The industry hired 442,000 employees in July, 8,000 (2%) fewer than the number hired in July 2018 but the second-highest July total since July 2008. While the dip in hiring may be an early sign of cooling demand, it may also be an indication that employers could not find enough suitable candidates—which is consistent with the jump in openings at the end of the month. Combined filled and unfilled positions (hires + openings) in July were a record for the month.

There were 167,000 layoffs and discharges in July, and increase of 29,000 (21%) from July 2018 but roughly in the middle of the range of July layoffs over the past seven years. Layoffs have exceeded or matched year-ago levels for nine consecutive months, a possible indication of a slowing market—or of the industry hiring more workers without acceptable skills.
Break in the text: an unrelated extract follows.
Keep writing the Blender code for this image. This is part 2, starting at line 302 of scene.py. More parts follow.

The rate of layoffs (layoffs as a % of employees) has remained near the low end of each month’s range over the past seven years, suggesting there is no strong trend toward cooling demand for construction.

The quit rate in July was 2.8 per 100 employees, slightly less than the July 2018 rate (3.1) but still the second-highest rate since 2008. This suggests employees are finding opportunities elsewhere. The data do not show if they quit for other construction jobs, jobs in other industries, or are leaving the workforce. But a high quit rate is indirect evidence of continuing opportunities for employment in construction.
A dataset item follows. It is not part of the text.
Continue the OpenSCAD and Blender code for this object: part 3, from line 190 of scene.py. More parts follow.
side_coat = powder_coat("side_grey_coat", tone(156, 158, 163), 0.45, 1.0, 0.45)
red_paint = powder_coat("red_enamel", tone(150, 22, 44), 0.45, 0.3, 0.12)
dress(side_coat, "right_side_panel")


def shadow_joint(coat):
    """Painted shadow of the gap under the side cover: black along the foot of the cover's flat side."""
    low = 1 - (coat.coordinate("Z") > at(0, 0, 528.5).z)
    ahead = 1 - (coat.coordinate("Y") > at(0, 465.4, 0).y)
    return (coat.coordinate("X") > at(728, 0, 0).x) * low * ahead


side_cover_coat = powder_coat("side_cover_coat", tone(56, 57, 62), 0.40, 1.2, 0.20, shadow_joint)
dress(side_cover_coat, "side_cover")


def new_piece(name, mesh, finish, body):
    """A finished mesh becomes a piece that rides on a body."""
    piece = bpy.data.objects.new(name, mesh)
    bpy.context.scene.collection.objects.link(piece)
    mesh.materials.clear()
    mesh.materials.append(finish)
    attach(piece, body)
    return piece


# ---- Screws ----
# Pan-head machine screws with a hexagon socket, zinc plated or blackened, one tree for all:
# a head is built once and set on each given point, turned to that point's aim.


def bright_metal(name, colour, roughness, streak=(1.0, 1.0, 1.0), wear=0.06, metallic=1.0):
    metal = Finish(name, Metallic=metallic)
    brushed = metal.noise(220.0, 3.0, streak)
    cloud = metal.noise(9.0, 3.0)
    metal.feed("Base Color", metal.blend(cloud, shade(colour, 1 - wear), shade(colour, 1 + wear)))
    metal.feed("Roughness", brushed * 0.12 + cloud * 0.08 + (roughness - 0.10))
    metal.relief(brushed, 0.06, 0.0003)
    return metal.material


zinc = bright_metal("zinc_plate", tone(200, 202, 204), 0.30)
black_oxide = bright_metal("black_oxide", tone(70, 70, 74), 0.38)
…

In sum, I think the data are consistent with a continuing strong construction market and with the results of the 2019 Autodesk-AGC of America Workforce Survey, which found that 91% of the 1,935 respondents expect their firms will hire hourly craft personnel in the next 12 months (19% for expansion, 72% for replacement). That result was very similar to the 2018 survey and the January 2019 Sage-AGC Hiring and Business Outlook Survey.